The other key aspect of Ars Magus that differentiates it from what is considered traditional runecraft, is that due to the focus on compatibility, progress, and the assumption that no Ars, no matter how complete, would remain unchanged for long, Ars can be manipulated and modified while they are active via quickly changing specific runes in the matrix to adjust the effects produced. This is of limited utility when it is utilized in the typical fashion, that being pre-scribed arrays created long before they are intended to be used, but has proven to be quite effective in the hands of the few Paladins (mainly Legacy Weapon wielders) who have been taught the art of creating new Ars as they require them.
Roughly speaking, Ars are sorted into five categories based on how many runes they posses, and whether they include several less complicated Ars as secondary or supporting elements.
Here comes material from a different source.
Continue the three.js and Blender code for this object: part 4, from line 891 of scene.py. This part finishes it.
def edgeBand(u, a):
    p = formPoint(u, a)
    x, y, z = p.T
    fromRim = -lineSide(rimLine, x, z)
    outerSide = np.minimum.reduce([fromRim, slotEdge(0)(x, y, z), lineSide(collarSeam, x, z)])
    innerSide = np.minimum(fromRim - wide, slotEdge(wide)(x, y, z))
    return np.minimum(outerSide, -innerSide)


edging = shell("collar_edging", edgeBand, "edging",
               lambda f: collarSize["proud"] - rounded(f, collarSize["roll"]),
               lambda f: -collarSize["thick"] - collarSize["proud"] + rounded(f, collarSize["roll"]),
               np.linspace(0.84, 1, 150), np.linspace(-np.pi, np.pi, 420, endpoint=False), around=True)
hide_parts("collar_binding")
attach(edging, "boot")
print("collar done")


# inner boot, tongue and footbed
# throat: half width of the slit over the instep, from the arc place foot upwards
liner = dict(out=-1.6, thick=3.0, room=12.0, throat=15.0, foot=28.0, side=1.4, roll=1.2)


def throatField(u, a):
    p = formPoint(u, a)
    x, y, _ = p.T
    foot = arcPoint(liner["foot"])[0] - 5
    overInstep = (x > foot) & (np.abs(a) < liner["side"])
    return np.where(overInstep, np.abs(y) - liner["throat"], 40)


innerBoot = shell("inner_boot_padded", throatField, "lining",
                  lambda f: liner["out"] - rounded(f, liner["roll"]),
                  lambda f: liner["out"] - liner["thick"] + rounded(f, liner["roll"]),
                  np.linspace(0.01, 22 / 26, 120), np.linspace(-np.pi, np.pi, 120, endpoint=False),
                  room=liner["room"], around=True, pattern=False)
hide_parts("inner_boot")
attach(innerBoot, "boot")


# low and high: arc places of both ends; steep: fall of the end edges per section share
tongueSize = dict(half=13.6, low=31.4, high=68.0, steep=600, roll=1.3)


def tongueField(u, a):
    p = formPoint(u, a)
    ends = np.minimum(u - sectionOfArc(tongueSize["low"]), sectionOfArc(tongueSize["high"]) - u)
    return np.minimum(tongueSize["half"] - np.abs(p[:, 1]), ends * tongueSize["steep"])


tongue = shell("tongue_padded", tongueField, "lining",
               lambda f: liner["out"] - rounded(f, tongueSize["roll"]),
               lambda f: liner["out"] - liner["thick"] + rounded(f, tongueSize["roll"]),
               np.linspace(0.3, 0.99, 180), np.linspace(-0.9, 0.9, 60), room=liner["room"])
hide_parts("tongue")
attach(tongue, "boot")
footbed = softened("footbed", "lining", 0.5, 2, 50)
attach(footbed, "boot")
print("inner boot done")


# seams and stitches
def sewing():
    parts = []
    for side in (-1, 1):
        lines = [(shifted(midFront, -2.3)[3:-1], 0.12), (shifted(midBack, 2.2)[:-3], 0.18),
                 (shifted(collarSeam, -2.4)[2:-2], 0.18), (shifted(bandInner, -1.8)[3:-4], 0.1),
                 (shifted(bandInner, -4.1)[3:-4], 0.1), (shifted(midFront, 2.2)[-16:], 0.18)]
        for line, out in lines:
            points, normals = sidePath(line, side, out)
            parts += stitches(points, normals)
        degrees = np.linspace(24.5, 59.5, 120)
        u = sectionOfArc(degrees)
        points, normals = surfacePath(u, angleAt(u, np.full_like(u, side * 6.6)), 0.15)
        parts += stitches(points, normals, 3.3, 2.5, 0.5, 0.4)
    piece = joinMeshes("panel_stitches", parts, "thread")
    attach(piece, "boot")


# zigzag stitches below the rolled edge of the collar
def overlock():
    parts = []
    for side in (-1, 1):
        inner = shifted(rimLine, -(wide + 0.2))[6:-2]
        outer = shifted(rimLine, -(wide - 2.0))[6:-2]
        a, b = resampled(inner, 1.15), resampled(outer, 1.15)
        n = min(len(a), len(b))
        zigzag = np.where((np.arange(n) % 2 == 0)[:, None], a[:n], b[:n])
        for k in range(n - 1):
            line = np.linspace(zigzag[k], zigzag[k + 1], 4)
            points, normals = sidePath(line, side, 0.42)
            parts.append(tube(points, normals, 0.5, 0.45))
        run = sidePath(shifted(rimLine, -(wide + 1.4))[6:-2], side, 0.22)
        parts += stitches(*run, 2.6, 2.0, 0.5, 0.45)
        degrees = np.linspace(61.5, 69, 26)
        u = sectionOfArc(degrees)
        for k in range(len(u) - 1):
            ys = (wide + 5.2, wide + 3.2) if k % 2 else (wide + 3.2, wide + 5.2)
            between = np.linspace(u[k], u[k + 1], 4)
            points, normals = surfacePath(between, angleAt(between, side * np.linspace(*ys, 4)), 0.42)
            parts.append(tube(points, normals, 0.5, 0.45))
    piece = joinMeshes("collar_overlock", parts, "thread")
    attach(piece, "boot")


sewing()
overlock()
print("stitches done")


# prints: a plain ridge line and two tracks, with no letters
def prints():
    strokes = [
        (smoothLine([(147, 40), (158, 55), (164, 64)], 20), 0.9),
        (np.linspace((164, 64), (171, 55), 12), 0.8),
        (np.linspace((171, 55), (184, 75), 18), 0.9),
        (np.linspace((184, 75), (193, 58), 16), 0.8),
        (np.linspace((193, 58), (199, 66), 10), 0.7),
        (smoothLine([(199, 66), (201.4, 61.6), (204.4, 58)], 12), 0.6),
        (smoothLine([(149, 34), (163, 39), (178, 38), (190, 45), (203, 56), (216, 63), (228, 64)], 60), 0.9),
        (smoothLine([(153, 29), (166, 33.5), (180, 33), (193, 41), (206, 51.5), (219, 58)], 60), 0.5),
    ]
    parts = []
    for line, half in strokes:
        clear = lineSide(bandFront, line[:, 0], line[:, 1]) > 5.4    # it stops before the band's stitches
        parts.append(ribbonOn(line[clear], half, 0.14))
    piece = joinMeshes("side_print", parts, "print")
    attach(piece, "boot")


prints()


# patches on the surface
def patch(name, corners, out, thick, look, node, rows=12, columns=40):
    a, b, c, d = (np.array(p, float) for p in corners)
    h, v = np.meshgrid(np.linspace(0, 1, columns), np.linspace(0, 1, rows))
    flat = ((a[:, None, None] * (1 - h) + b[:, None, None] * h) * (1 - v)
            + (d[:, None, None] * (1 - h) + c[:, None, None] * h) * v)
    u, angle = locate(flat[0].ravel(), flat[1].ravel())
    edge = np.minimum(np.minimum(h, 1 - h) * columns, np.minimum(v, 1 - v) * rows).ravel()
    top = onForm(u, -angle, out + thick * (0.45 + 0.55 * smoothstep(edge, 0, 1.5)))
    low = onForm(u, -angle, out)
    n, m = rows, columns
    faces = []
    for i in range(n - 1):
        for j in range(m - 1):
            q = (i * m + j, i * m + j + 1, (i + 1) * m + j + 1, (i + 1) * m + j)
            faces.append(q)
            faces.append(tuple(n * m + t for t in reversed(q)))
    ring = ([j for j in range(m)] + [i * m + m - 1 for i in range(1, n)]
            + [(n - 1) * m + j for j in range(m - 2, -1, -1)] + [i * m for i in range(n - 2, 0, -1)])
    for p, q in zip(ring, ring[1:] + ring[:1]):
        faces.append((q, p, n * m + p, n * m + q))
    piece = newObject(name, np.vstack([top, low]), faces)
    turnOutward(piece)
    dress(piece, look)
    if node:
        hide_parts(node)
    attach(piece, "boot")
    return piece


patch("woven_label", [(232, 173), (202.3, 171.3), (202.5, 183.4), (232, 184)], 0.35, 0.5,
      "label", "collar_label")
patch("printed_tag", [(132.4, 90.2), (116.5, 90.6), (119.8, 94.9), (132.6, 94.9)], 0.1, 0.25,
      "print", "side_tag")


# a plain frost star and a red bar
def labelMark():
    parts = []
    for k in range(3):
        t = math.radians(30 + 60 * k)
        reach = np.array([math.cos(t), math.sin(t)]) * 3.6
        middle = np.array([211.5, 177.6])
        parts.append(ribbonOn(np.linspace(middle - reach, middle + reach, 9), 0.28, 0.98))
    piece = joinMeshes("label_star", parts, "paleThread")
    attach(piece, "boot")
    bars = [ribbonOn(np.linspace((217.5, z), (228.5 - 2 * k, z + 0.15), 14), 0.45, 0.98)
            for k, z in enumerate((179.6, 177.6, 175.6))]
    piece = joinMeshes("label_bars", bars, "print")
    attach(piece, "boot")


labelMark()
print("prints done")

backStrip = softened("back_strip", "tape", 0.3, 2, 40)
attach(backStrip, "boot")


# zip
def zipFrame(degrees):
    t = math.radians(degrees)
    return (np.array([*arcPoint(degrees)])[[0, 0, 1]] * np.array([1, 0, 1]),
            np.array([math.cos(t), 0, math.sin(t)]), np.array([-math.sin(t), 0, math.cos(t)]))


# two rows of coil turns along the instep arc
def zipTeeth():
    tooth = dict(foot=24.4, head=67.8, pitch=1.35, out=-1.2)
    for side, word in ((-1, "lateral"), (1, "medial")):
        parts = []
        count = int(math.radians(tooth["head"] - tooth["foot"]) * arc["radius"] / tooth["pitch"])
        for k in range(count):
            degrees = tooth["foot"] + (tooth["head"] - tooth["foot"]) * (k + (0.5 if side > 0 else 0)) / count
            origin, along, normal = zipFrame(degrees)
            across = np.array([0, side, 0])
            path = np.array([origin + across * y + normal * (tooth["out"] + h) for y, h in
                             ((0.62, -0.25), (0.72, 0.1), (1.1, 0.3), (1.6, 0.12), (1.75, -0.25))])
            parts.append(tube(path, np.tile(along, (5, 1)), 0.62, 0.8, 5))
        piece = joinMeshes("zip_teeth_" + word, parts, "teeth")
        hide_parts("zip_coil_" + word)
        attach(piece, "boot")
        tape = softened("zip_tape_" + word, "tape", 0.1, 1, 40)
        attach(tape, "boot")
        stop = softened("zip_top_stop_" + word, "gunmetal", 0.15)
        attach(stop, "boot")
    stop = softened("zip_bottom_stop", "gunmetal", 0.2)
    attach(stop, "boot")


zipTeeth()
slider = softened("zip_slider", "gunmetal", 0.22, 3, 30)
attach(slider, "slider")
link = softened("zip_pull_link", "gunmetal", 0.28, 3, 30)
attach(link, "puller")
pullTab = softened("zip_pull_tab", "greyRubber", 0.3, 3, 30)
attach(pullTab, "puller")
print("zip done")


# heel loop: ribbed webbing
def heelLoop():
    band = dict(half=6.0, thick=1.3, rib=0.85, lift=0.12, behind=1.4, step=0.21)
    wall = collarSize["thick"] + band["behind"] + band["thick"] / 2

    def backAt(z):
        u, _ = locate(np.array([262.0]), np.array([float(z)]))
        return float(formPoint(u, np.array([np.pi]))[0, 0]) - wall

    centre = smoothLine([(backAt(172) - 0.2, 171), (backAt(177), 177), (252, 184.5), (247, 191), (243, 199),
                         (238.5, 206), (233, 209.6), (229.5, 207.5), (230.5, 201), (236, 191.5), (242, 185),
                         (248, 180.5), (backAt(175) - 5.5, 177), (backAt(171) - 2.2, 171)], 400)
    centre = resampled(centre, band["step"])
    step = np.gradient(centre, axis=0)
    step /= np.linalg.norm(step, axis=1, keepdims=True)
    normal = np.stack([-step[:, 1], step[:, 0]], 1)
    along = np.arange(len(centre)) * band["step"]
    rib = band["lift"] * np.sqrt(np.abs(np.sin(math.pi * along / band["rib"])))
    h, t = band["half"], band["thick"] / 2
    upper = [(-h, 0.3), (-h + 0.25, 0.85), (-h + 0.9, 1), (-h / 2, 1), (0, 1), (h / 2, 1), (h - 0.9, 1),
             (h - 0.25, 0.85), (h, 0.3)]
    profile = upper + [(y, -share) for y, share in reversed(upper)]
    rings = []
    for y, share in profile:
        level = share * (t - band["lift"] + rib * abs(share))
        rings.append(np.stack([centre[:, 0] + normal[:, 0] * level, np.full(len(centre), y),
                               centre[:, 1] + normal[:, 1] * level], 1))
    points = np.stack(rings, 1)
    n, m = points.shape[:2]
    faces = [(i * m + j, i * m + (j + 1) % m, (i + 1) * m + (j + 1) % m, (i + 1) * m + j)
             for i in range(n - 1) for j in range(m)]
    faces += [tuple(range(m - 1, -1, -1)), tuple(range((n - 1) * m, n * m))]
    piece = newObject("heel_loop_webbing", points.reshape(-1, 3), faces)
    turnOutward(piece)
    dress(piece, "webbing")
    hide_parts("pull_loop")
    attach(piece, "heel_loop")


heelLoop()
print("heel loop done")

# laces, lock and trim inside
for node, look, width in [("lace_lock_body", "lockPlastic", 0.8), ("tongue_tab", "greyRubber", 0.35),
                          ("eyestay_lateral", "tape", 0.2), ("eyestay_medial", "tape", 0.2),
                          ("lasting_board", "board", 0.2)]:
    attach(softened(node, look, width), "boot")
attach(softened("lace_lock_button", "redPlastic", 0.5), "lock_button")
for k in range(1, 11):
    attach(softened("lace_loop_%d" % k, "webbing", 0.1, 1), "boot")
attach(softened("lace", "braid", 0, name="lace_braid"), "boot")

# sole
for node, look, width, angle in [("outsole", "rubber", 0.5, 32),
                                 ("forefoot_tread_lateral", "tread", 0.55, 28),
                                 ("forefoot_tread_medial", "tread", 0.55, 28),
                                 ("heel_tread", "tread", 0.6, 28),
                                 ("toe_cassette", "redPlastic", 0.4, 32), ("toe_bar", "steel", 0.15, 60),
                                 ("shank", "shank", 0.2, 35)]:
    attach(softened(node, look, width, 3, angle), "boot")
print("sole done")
- Chain: The most basic Ars, these are little more than simple rune chains, and tend to be no more than fifty characters in length. They tend to be weak and unfocused, and are generally used for simple tasks that do not require much precision or power, due to how easy it is to overload them. When inscribed, they tend to appear as simple lines of runes.
- Array: The second most common type of Ars, these are approximately one hundred and fifty to two hundered characters long, and generally include several rune chains. These tend to be more powerful, but still lack focus, and tend to be used for wide area effects that do not need to be precise. They also tend to be more resilient to overloading. When inscribed, they tend to take the form of a circular band of runes, generally with defined borders.
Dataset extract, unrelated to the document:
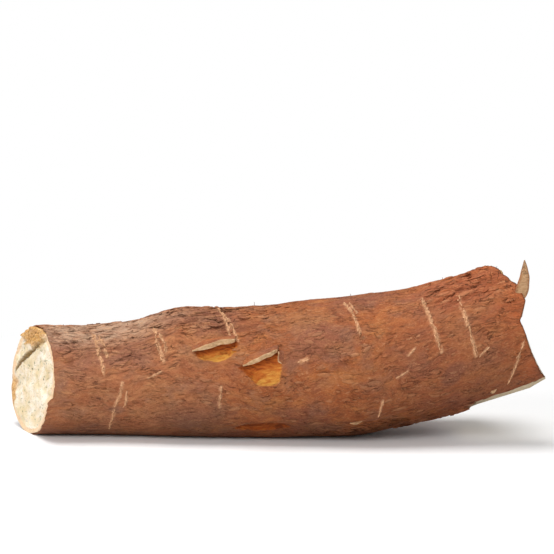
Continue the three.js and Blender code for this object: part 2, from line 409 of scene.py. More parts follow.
def corners_of(piece):
    """A piece's corners, as rows of x, y and z."""
    corners = np.empty(3 * len(piece.data.vertices))
    piece.data.vertices.foreach_get("co", corners)
    return corners.reshape(-1, 3)


def globe(name, around, rows):
    """Adds a closed globe. Returns it, each corner's row from its first pole, and its angle in degrees."""
    bpy.ops.mesh.primitive_uv_sphere_add(segments=around, ring_count=rows, radius=1)
    piece = bpy.context.object
    piece.name = piece.data.name = name
    bpy.ops.object.shade_smooth()
    x, y, z = corners_of(piece).T
    row = np.rint(np.degrees(np.arccos(np.clip(z, -1, 1))) * rows / 180).astype(int)
    return piece, row, np.degrees(np.arctan2(y, x)) % 360


def shape(piece, points):
    """Moves a piece's corners to places in the drawing."""
    in_frame = (points + (DRAWING_X, DRAWING_Y, 0)) / 1000
    piece.data.vertices.foreach_set("co", in_frame.astype(np.float32).ravel())
    piece.data.update()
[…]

- Matrix: The most common type of Ars, these are the workhorses of the Knight Illuminor, and can be seen on the vast majority of inscribed objects. They tend to range in length from two sub-arrays to four, or roughly equivalent to five hundred to seven hundred characters, though many are larger. They are preferred for their balance of complexity and power, and are capable of an impressive degree of precision when designed for it. They are also quite resilient to overloading, and it takes deliberate effort to do so on the part of the magus. When inscribed, they tend to take the form of a circle, formed by several concentric arrays, linked together and defined as a single Ars.
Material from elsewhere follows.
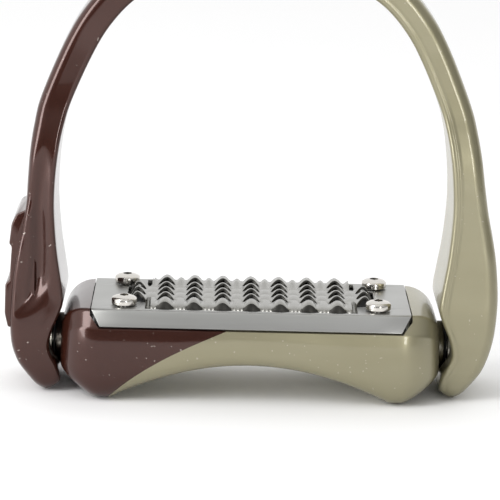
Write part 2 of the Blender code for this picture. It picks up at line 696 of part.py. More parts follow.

- Ritual: Less common due to how complex they are, ritual class Ars are rarely seen by outsiders as they tend to be deliberately kept secret. They originated as conversions of ancient magical rituals, and thus take their name from them. They are vastly more complex than matrices, and tend to measure well over five thousand characters in length. Depending on how they are inscribed, they can bring immense power to bear with a great degree of precision, or bring a lesser amount of power to bear with exquisite precision, or somewhere in between. It is considered impossible to overload a ritual class Ars with a wand type channeling device. Due to their length and complexity, they tend to be inscribed as cluster of several circles, with a far larger one encompassing them all, along with entire arrays dedicated to linking the submatrices together. This restricted them, until the advent of the microscope and magnifying lenses, to being used only in areas where it was possible to cover a large section of the available space in runes.
- Grand Ritual: The least common type of Ars, and until the platinum age, almost exclusively conversions of ancient rituals, grand rituals are distinct in that they often require multiple mages to cast even when inscribed ahead of time, due to their power requirements. In length they fluctuate wildly, some being only one hundred thousand characters in length or less, while the largest known is well over four million characters and takes up the entirety of the available surface within the sanctuary of the cathedral in which it is located. They are designed to bring the mana of multiple mages, sometimes entire congregations, to bear on a single, precise, desired effect, and are unrivaled in both power and precision. It is considered functionally impossible to overload a grand ritual, and in fact, most are specifically designed to function when relatively under-powered, compared to lesser Ars. Due to their massive size, and the sheer effort required to scribe them, grand rituals are almost exclusively used only in chambers specifically designed for them, and due to the varying layouts of said chambers, there is no established format for inscribing them, though, should one ever be inscribed on a totally flat surface, it would likely follow the same general theme as the classes before it, and be made up of circular subsections encompassed by a circular perimeter.
Notable Ars Edit
- The Final Baptism: One of the most ancient Ars in existence, and as close to a symbol of the Mantle's faith as an Ars can get, this grand ritual class Ars was for centuries used as a method of executing heretical wizards who defied the Church's teachings and defiled God's creation. It is, or rather, it is claimed to be, an exorcism ritual so powerful that it affects the soul of the living, and forces it out to submit to God's judgement, through the use of God's teachings and holy word. In actuality, it is three separate magical effects overlaid upon each other rather inefficiently, as is often the case with ancient magic. The three effects are a purifying one, a desiccating one, and finally, a exorcising one. Recently, there have been attempts to streamline the ritual so it can be used with less preparation, perhaps even reducing the effect to a single matrix, using runes created specifically for that purpose, but if there has been success, it has not been announced.
- Reversion Ars: One of the Knights Illuminor's most jealously guarded matrices, this Ars, when applied to an object, registers the precise state of that object at the moment of activation, and after that point, whenever active attempts to magically force the object to return to that state should it have deviated from it.
- Sensory Deprivation Ars: A matrix that, when applied to a human, intercepts signals from the central nervous system returning to the brain, thus utterly cutting off all senses and acting similar to a sensory deprivation tank. It is used to train young magi to sense mana around them, and, more controversially, is sometimes used as a punishment for rebellious squires.